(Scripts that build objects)

>>

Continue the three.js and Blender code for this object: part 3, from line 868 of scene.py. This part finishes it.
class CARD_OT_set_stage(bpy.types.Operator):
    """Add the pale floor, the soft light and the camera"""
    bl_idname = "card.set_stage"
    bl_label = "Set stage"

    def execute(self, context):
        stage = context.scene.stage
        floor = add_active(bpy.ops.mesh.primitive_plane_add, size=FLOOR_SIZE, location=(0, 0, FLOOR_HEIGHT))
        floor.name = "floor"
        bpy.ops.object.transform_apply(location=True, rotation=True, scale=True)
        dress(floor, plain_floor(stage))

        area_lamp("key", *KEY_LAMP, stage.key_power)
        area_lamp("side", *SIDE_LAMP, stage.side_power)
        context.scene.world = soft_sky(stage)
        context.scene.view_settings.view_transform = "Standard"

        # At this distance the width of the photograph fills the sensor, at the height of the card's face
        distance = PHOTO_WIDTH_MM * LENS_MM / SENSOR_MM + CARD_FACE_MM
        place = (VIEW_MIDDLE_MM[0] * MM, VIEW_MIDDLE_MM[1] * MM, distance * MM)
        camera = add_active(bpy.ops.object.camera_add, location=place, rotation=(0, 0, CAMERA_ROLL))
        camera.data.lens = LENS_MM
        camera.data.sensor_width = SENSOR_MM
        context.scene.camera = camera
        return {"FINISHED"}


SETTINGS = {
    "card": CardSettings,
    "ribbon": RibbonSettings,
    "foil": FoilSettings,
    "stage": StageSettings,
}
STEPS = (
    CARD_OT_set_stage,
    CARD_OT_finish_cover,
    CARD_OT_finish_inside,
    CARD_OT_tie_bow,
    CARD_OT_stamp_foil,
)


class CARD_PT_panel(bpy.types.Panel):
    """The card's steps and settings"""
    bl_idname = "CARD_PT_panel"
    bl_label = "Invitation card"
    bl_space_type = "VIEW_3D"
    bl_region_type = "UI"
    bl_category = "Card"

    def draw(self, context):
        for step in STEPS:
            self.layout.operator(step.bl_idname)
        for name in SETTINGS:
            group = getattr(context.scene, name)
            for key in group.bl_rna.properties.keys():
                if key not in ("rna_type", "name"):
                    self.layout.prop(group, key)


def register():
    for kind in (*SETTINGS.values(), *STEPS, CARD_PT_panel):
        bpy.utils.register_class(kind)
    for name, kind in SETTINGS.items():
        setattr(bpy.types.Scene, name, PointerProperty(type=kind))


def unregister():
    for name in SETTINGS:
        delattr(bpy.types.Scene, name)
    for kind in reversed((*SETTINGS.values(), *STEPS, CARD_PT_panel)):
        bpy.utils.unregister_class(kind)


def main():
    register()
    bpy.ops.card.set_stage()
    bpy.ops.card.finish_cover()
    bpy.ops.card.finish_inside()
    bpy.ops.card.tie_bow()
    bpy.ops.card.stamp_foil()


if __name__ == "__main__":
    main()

<<
>>

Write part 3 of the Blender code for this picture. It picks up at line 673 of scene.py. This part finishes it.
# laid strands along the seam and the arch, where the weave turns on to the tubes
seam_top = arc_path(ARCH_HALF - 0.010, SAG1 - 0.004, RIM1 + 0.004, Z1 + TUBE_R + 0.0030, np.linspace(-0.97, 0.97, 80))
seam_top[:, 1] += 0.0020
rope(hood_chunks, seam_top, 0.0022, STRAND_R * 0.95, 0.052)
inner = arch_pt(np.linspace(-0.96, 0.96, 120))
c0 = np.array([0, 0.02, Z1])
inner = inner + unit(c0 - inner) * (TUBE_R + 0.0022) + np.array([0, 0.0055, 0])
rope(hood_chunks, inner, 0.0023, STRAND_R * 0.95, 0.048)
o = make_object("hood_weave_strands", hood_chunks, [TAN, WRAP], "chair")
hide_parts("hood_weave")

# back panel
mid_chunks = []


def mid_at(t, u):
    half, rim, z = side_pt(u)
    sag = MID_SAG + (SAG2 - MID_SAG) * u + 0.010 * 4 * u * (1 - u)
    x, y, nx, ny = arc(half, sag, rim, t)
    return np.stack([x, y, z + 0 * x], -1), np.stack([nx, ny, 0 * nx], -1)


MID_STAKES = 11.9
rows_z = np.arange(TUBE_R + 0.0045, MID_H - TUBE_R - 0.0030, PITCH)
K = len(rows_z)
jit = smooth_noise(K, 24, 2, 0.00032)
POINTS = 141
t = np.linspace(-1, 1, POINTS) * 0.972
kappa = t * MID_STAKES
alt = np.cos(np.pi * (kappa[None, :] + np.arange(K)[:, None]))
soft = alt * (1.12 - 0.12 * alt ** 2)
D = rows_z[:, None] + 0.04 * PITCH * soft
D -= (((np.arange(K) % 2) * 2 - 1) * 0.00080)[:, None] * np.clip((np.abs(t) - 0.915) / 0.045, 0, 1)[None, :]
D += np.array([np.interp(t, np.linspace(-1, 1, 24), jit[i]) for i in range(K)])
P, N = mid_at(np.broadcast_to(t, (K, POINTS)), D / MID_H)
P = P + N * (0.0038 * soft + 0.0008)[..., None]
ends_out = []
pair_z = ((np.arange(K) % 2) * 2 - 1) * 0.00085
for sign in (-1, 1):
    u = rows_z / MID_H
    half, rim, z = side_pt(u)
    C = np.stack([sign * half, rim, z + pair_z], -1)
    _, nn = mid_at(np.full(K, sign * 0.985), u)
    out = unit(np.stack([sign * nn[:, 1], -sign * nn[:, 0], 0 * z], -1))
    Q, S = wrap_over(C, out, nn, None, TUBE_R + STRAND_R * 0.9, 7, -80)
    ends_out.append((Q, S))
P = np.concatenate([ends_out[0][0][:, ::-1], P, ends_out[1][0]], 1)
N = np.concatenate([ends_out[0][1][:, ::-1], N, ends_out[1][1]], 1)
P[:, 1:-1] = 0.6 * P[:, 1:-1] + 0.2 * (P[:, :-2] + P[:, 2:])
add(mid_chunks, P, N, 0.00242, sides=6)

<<

EXERCISE DIRECTIONS:
Using the data above, extract exactly the lines from the one that holds "Write part 3" to the one that holds "return np.stack([x, y, z", both ends included, and no others.

REPLY TO THE TASK:
Write part 3 of the Blender code for this picture. It picks up at line 673 of scene.py. This part finishes it.
# laid strands along the seam and the arch, where the weave turns on to the tubes
seam_top = arc_path(ARCH_HALF - 0.010, SAG1 - 0.004, RIM1 + 0.004, Z1 + TUBE_R + 0.0030, np.linspace(-0.97, 0.97, 80))
seam_top[:, 1] += 0.0020
rope(hood_chunks, seam_top, 0.0022, STRAND_R * 0.95, 0.052)
inner = arch_pt(np.linspace(-0.96, 0.96, 120))
c0 = np.array([0, 0.02, Z1])
inner = inner + unit(c0 - inner) * (TUBE_R + 0.0022) + np.array([0, 0.0055, 0])
rope(hood_chunks, inner, 0.0023, STRAND_R * 0.95, 0.048)
o = make_object("hood_weave_strands", hood_chunks, [TAN, WRAP], "chair")
hide_parts("hood_weave")

# back panel
mid_chunks = []


def mid_at(t, u):
    half, rim, z = side_pt(u)
    sag = MID_SAG + (SAG2 - MID_SAG) * u + 0.010 * 4 * u * (1 - u)
    x, y, nx, ny = arc(half, sag, rim, t)
    return np.stack([x, y, z + 0 * x], -1), np.stack([nx, ny, 0 * nx], -1)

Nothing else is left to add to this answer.